Object modeling scripts
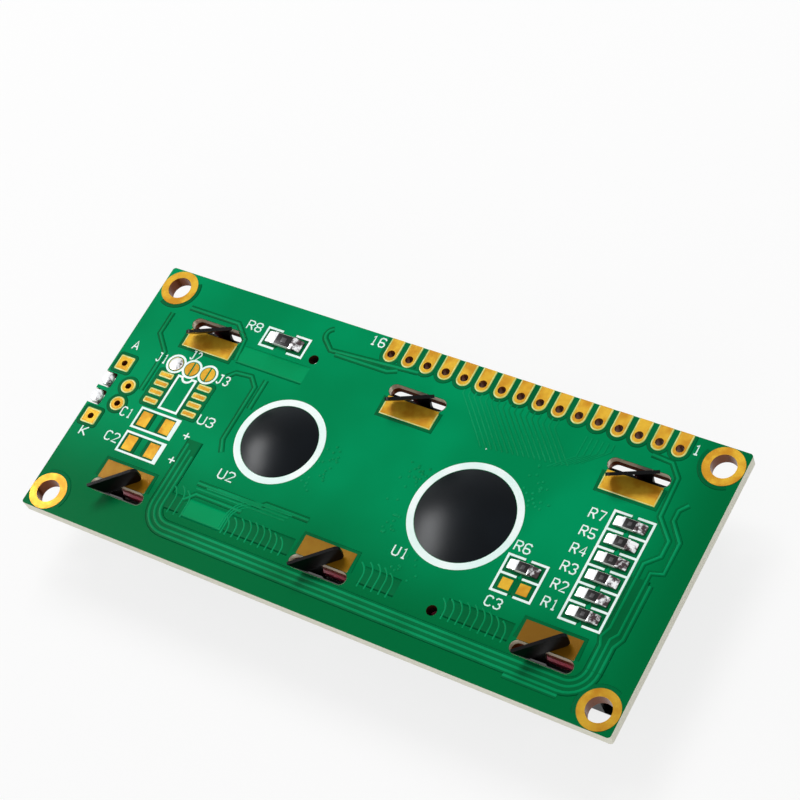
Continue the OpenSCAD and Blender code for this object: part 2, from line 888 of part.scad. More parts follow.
module chip_lands() {
    color([0.85, 0.7, 0.35]) on_back(land_t) for (i = [0:chip_land_rows - 1]) {
        y = (i - (chip_land_rows - 1) / 2) * chip_land_pitch;
        land_pair(chip_3_at + [0, y], chip_land, chip_land_span);
    }
}

module capacitor_lands() {
    color([0.85, 0.65, 0.25]) on_back(land_t) {
        land_pair(capacitor_1_at, capacitor_land, capacitor_land_pitch);
        land_pair(capacitor_2_at, capacitor_land, capacitor_land_pitch);
        land_pair(capacitor_3_at, small_land, small_land_pitch);
    }
}

module at_jumpers() {
    for (i = [-1, 0, 1]) {
        translate(jumper_at + [i * jumper_pitch, 0]) children();
    }
}

module jumper_lands() {
    color([0.85, 0.65, 0.25]) on_back(land_t) at_jumpers() difference() {
        circle(jumper_land_r);
        square([jumper_slit, 2 * jumper_land_r + cut], center = true);
    }
}

// The first jumper is bridged by a blob of solder
module jumper_solder() {
    blob_at = jumper_at - [jumper_pitch, 0];
    color([0.85, 0.85, 0.85]) cap(blob_at, jumper_blob_r, jumper_blob_h, top_z + land_t);
}

// White ink

module column_outline() {
    for (at = column_ats) {
        translate(at) bracket_pair(box_l, column_pitch + line_w, box_gap, line_w);
    }
}

module capacitor_outline(at) {
    translate(at) {
        frame_line(capacitor_box_l, capacitor_box_w, line_w);
        translate([(capacitor_box_l - capacitor_bar_w) / 2, 0])
            square([capacitor_bar_w, capacitor_box_w], center = true);
    }
}

module chip_outline() {
    notch_at = [0, chip_box[1] / 2];
    translate(chip_3_at) {
        difference() {
            frame_line(chip_box[0], chip_box[1], line_w);
            translate(notch_at) circle(chip_notch_r);
        }
        intersection() {
            translate(notch_at) ring(chip_notch_r - line_w, chip_notch_r);
            square(chip_box, center = true);
        }
    }
}

module printed_outlines() {
    color("white") on_back(ink_t) {
        translate(controller_at) ring(controller_cap_r + ring_gap, controller_cap_r + ring_gap + ring_w);
        translate(driver_at) ring(driver_cap_r + ring_gap, driver_cap_r + ring_gap + ring_w);
        column_outline();
        translate(resistor_6_at) bracket_pair(box_l, pair_pitch + line_w, box_gap, line_w);
        translate(capacitor_3_at) bracket_pair(box_l, pair_pitch + line_w, box_gap, line_w);
        translate(resistor_8_at) bracket_pair(large_box_l, large_box_w, large_box_gap, line_w);
        capacitor_outline(capacitor_1_at);
        capacitor_outline(capacitor_2_at);
        chip_outline();
        at_jumpers() ring(jumper_ring_r - line_w, jumper_ring_r);
    }
}

pcb();
bezel();
front_polariser();
front_glass();
cell_seal();
liquid_crystal();
rear_glass();
rear_polariser();
upper_contact_strip();
lower_contact_strip();
diffuser_film();
light_guide();
reflector_film();
backlight_tray();
lamp_board();
lamps();
backlight_pin_a();
backlight_pin_k();
pin_solder();
controller_die();
controller_cap();
driver_die();
driver_cap();
small_resistor(0);  // resistor_1
small_resistor(1);  // resistor_2
small_resistor(2);  // resistor_3
small_resistor(3);  // resistor_4
small_resistor(4);  // resistor_5
resistor(resistor_6_at, small_l, small_w);  // resistor_6
small_resistor(5);  // resistor_7
resistor(resistor_8_at, large_l, large_w);  // resistor_8
resistor_solder();
mounting_rings();
header_lands();
earth_lands();
chip_lands();
capacitor_lands();
jumper_lands();
backlight_lands();
jumper_solder();
printed_outlines();
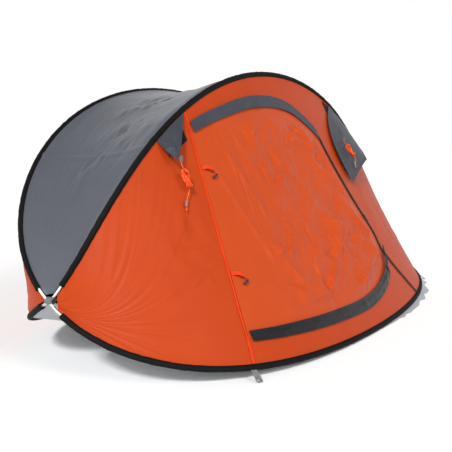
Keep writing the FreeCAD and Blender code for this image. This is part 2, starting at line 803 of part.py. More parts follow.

**Written instruction**
Return all of the data word for word.

**Correct response**
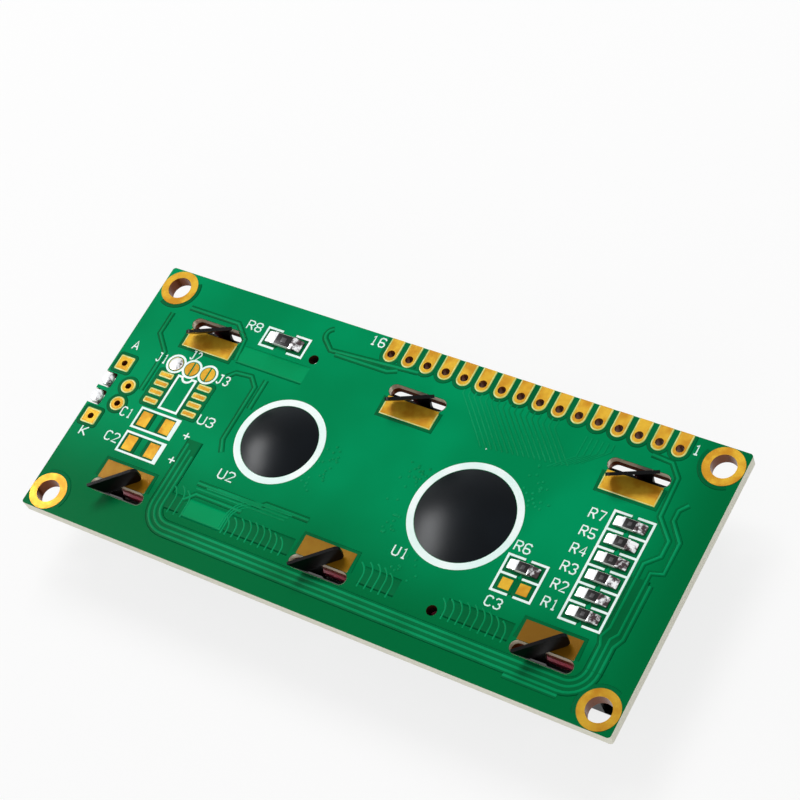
Continue the OpenSCAD and Blender code for this object: part 2, from line 888 of part.scad. More parts follow.
module chip_lands() {
    color([0.85, 0.7, 0.35]) on_back(land_t) for (i = [0:chip_land_rows - 1]) {
        y = (i - (chip_land_rows - 1) / 2) * chip_land_pitch;
        land_pair(chip_3_at + [0, y], chip_land, chip_land_span);
    }
}

module capacitor_lands() {
    color([0.85, 0.65, 0.25]) on_back(land_t) {
        land_pair(capacitor_1_at, capacitor_land, capacitor_land_pitch);
        land_pair(capacitor_2_at, capacitor_land, capacitor_land_pitch);
        land_pair(capacitor_3_at, small_land, small_land_pitch);
    }
}

module at_jumpers() {
    for (i = [-1, 0, 1]) {
        translate(jumper_at + [i * jumper_pitch, 0]) children();
    }
}

module jumper_lands() {
    color([0.85, 0.65, 0.25]) on_back(land_t) at_jumpers() difference() {
        circle(jumper_land_r);
        square([jumper_slit, 2 * jumper_land_r + cut], center = true);
    }
}

// The first jumper is bridged by a blob of solder
module jumper_solder() {
    blob_at = jumper_at - [jumper_pitch, 0];
    color([0.85, 0.85, 0.85]) cap(blob_at, jumper_blob_r, jumper_blob_h, top_z + land_t);
}

// White ink

module column_outline() {
    for (at = column_ats) {
        translate(at) bracket_pair(box_l, column_pitch + line_w, box_gap, line_w);
    }
}

module capacitor_outline(at) {
    translate(at) {
        frame_line(capacitor_box_l, capacitor_box_w, line_w);
        translate([(capacitor_box_l - capacitor_bar_w) / 2, 0])
            square([capacitor_bar_w, capacitor_box_w], center = true);
    }
}

module chip_outline() {
    notch_at = [0, chip_box[1] / 2];
    translate(chip_3_at) {
        difference() {
            frame_line(chip_box[0], chip_box[1], line_w);
            translate(notch_at) circle(chip_notch_r);
        }
        intersection() {
            translate(notch_at) ring(chip_notch_r - line_w, chip_notch_r);
            square(chip_box, center = true);
        }
    }
}

module printed_outlines() {
    color("white") on_back(ink_t) {
        translate(controller_at) ring(controller_cap_r + ring_gap, controller_cap_r + ring_gap + ring_w);
        translate(driver_at) ring(driver_cap_r + ring_gap, driver_cap_r + ring_gap + ring_w);
        column_outline();
        translate(resistor_6_at) bracket_pair(box_l, pair_pitch + line_w, box_gap, line_w);
        translate(capacitor_3_at) bracket_pair(box_l, pair_pitch + line_w, box_gap, line_w);
        translate(resistor_8_at) bracket_pair(large_box_l, large_box_w, large_box_gap, line_w);
        capacitor_outline(capacitor_1_at);
        capacitor_outline(capacitor_2_at);
        chip_outline();
        at_jumpers() ring(jumper_ring_r - line_w, jumper_ring_r);
    }
}

pcb();
bezel();
front_polariser();
front_glass();
cell_seal();
liquid_crystal();
rear_glass();
rear_polariser();
upper_contact_strip();
lower_contact_strip();
diffuser_film();
light_guide();
reflector_film();
backlight_tray();
lamp_board();
lamps();
backlight_pin_a();
backlight_pin_k();
pin_solder();
controller_die();
controller_cap();
driver_die();
driver_cap();
small_resistor(0);  // resistor_1
small_resistor(1);  // resistor_2
small_resistor(2);  // resistor_3
small_resistor(3);  // resistor_4
small_resistor(4);  // resistor_5
resistor(resistor_6_at, small_l, small_w);  // resistor_6
small_resistor(5);  // resistor_7
resistor(resistor_8_at, large_l, large_w);  // resistor_8
resistor_solder();
mounting_rings();
header_lands();
earth_lands();
chip_lands();
capacitor_lands();
jumper_lands();
backlight_lands();
jumper_solder();
printed_outlines();
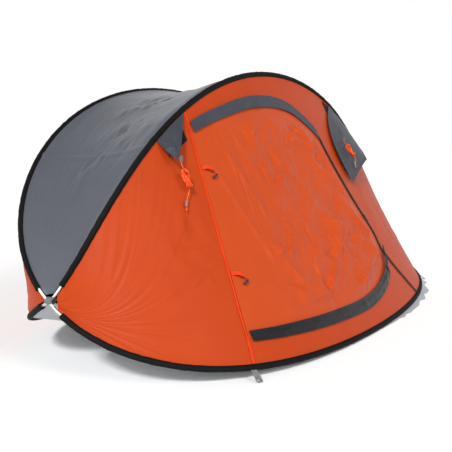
Keep writing the FreeCAD and Blender code for this image. This is part 2, starting at line 803 of part.py. More parts follow.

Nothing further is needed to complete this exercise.